アドラー心理学は、心理療法というより、子どもの教育法としての面が強い。今注目されているEQ、あるいは非認知スキルを高める教育法に近いと思う。この本は筆者たち夫婦による子育ての成功談を述べた自慢話だという評もあるが、アドラー心理学の専門家がアドラー心理学に則って自分たちの子育てを行ったら、理想的な人間に育ったという実例があるからこそ、他人にも勧められるわけで、子育てが成功したことを示してもらうことは無意味なことではない。この本の内容の多くは、著者の奥さんの育児日記を元にしている部分が大きい。常識的な子育てとは一線を画しているが含蓄のある、アドラー心理学による教育法を参考にして、取り入れられることは取り入れるつもりで読んでみるのもわるくないと思う。
・この本の全体を貫く子育ての4つのキーワードは、尊敬、共感、信頼、勇気である。
・子どもの行動には、適切な行動と不適切な行動があるが、大部分は適切な行動をとっていると言える。不適切な行動をするのは、適切な方法を知らなかったからということもある。そんな時には、頭ごなしに怒るのでなく、この場でそれをするのはよくないよと教えてあげればいい。不適切な行動の多くの場合、注目されたいという目的がある。そういう時はその行動に注目しないようにする。不適切な行動以外の当たり前のことにこそ注目する。
・子どもに何かを頼むときは命令口調ではなく、お願い口調でする。たとえ人生経験が少なく未熟な子どもであっても、一人の人間としての尊敬は大人と変わりないのである。協力してくれたら、ありがとうと感謝する。
・親が子どもの行動に怒りを爆発させたくなる時、怒りという二次感情の裏に、心配、不安、落胆などの一時感情が隠れているものだ。だから、子どもには怒りをぶつけるのではなく、その裏にある一時感情を伝えるといい。それは、大人同士、夫婦間や職場での役に立つ考え方である。子どもにもそういう表現の仕方を教えると、主張的な表現ができるようになったり、感情処理が上手になったりする。
・子どもは、失敗を繰り返しながら成長していく。失敗をするから、違うやり方を考えたり、今度こそはと工夫を加えたりすることで新たな意欲を持つからだ。子どもを尊敬、共感、信頼しているのなら、失敗したときこそ子供を勇気づける言葉をかけてあげる。
・アドラー心理学の教育法は、ほめない、しからない、でよく知られている。ほめることと勇気づけることは違っている。ほめることは、外発的動機づけに属し、子どもが内発的動機づけで自ら取り組もうとする意欲を失わせる。ほめることで成功しても、ほめることをしなくなれば、子どもは課題に取り組まなくなる。
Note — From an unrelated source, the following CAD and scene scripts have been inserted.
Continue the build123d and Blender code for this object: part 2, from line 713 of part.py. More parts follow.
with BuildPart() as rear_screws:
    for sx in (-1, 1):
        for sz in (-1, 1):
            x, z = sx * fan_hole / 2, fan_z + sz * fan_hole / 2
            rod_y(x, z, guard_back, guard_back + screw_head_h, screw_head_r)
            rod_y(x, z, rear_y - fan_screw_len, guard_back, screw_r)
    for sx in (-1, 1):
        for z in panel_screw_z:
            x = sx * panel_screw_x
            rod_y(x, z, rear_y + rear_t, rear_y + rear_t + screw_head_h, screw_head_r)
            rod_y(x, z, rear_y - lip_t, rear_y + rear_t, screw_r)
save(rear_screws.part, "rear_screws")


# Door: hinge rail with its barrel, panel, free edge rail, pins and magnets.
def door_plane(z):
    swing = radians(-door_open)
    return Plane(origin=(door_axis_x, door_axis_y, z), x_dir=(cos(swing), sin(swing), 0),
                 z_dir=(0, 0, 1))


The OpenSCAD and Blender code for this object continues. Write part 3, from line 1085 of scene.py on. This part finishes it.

ただし、まだ内発的動機づけの心の装置が確立されていない、乳児・幼児の時期は、ほめることが効果的であることは認めている。しかし、子どもが内発的動機づけで自分を動かせるようになったら、勇気づけの出番である。
・子育ての最終目標は、「社会性」「創意工夫力」「臨機応変力」を育てることであり、それが育つよう「自立心」「責任感」「貢献感」を子どもが身につけられるよう支援することである。親が子どもに接する際は、いつも「親が・・・すると、子どもは何を学ぶか?」の判断基準を持っていること。社会性に関して、アドラー心理学が対人関係で実践しているメソッドが「友人に対して使うとその友人が交際を断ちたくなる言葉は、誰に対しても使わない」というのがあり、これは親子関係にも当てはまる。親と子は上下関係ではなく、役割が違っていても対等の関係にあるからだ。
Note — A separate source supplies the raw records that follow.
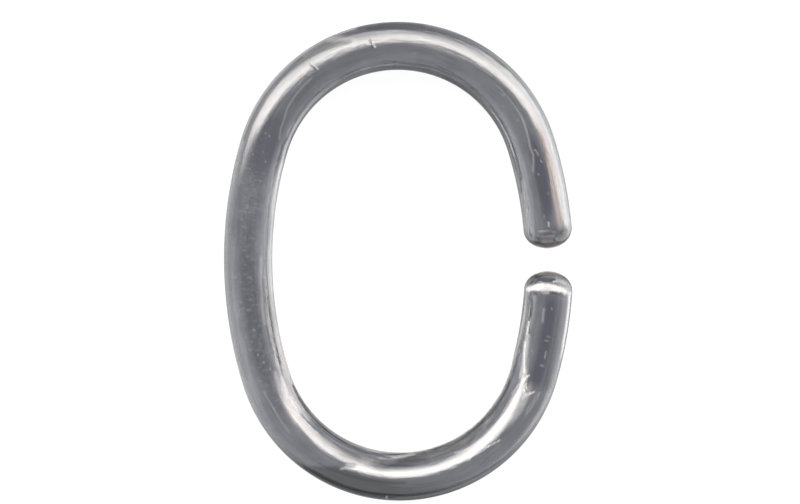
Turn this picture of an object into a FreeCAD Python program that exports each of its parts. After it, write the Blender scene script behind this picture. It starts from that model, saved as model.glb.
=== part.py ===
"""Open oval curtain hook, moulded in one piece from clear plastic. All sizes are in millimetres.

The hook is a round rod bent flat into an oval with a mouth in one long side. It lies on its side, as it
would on a table: the oval is in the XY plane, its long axis along Y, the mouth towards +X, and the rod
rests on Z = 0. The origin is the middle of the oval, on the surface that the hook lies on.
"""
import FreeCAD
import Part
import math
import os

# Driving sizes of the oval, measured over the outside of the rod
overall_length = 59.5
overall_width = 43.4
rod_diameter = 6.0

# The two long sides bow outwards on this radius, measured to the middle of the rod
side_bow_radius = 50.0

# The mouth is the clear distance between the tips of the two rounded ends
mouth_gap = 2.8
end_dome_height = 2.4

rod_radius = rod_diameter / 2
half_length = overall_length / 2 - rod_radius
half_width = overall_width / 2 - rod_radius

up = FreeCAD.Vector(0, 0, 1)


def on_rod_level(x, y):
    """A point in the plane that holds the middle line of the rod."""
    return FreeCAD.Vector(x, y, rod_radius)


# Radius of the two end arcs. It makes each one run smoothly into the side arcs, which it touches on the
# line through both centres: (side - width)^2 + (length - end)^2 = (side - end)^2.
end_arc_radius = (2 * half_width * side_bow_radius - half_width**2 - half_length**2) / (
    2 * (side_bow_radius - half_length)
)
side_centre_offset = side_bow_radius - half_width
end_centre_offset = half_length - end_arc_radius

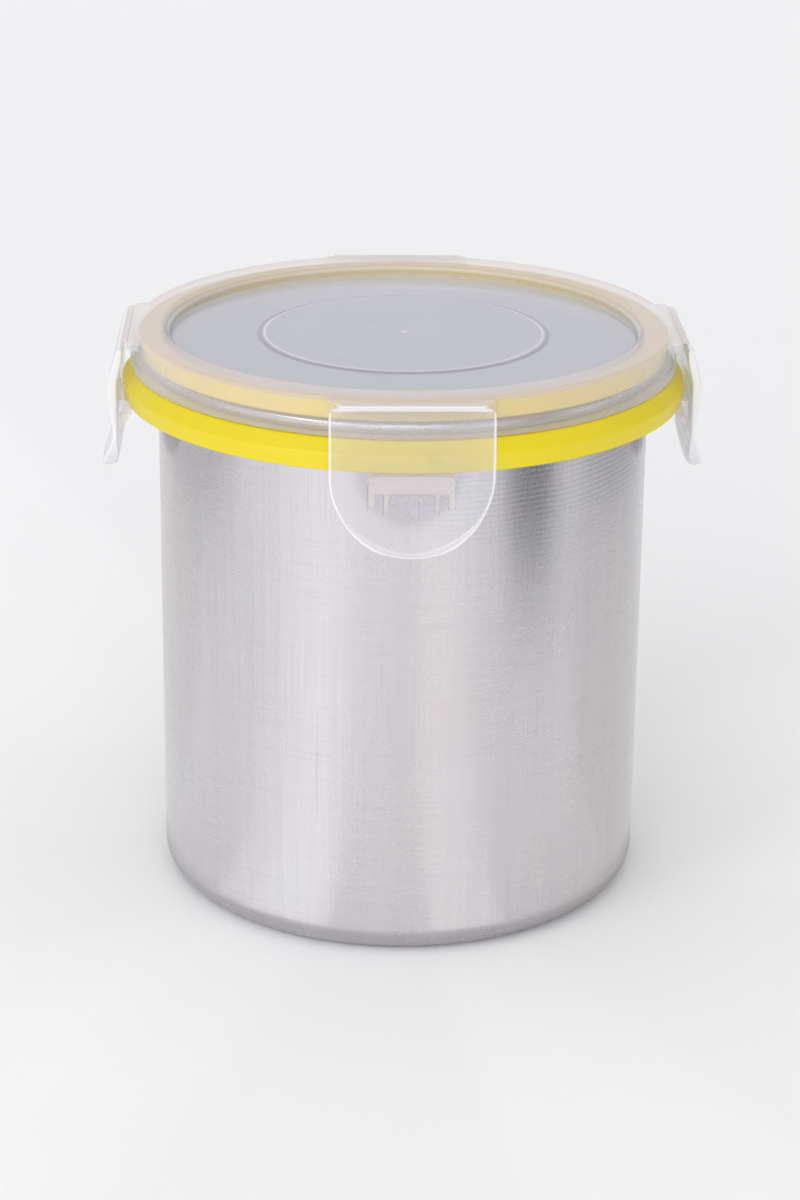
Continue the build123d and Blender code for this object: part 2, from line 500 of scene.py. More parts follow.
class Effects:
    """Surface effects that several finishes share, each a group built once."""

    ring_pitch: float = 5400.0
    ring_side: float = 0.053
    ring_bump: float = 9.0
    panel_top: Point = (0.1262, 0.1268)
    latch_depth: Point = (0.0095, 0.008)
    latch_half: Point = (0.0105, 0.0098)
    tip_levels: Point = (0.106, 0.0985)

    def __init__(self) -> None:
        """Build every group."""
        self.hairlines = self.build_hairlines()
        self.mottle = self.build_mottle()
        self.moulding = self.build_moulding()
        self.dust = self.build_dust()
        self.zones = self.build_zones()

    @staticmethod
    def start(
        name: str, inputs: dict[str, float], outputs: Sequence[str]
    ) -> tuple[bpy.types.NodeTree, NodeSheet, dict[str, Value], bpy.types.Node]:
        """Make an empty group with its sockets.

        Args:
            name: name of the group.
            inputs: name and usual value of each input.
            outputs: name of each output.

        Returns:
            The group, a sheet to add nodes with, its inputs by name and its output node.
        """
        group = bpy.data.node_groups.new(name, "ShaderNodeTree")
        for key, value in inputs.items():
            socket = group.interface.new_socket(key, in_out="INPUT", socket_type="NodeSocketFloat")
            socket.default_value = value
        for key in outputs:
            group.interface.new_socket(key, in_out="OUTPUT", socket_type="NodeSocketFloat")
        sheet = NodeSheet(group)
        entry, out = sheet.add("NodeGroupInput"), sheet.add("NodeGroupOutput")
        return group, sheet, {key: sheet.read(entry, key) for key in inputs}, out

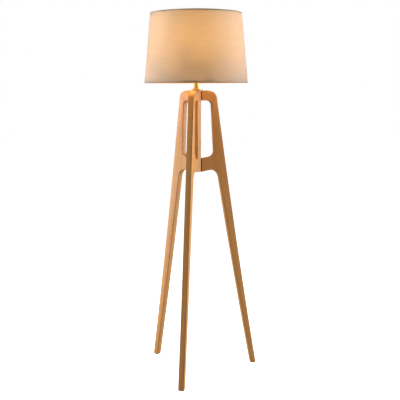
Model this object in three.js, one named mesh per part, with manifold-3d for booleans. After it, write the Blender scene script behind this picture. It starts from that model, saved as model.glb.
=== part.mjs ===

・子育て中の親の夫婦関係として、妻の心理ケアのために夫は妻の話を聴くこと、それも助言、解釈、肩代わりを加えずに、とにかく聴くことを提唱している。それが妻への勇気づけになる。また、夫婦の役割分担は、それぞれの夫婦間で取り決めることが大事で、時間や労働量で均等にすればよい、というものではない。それはよく話し合って決める。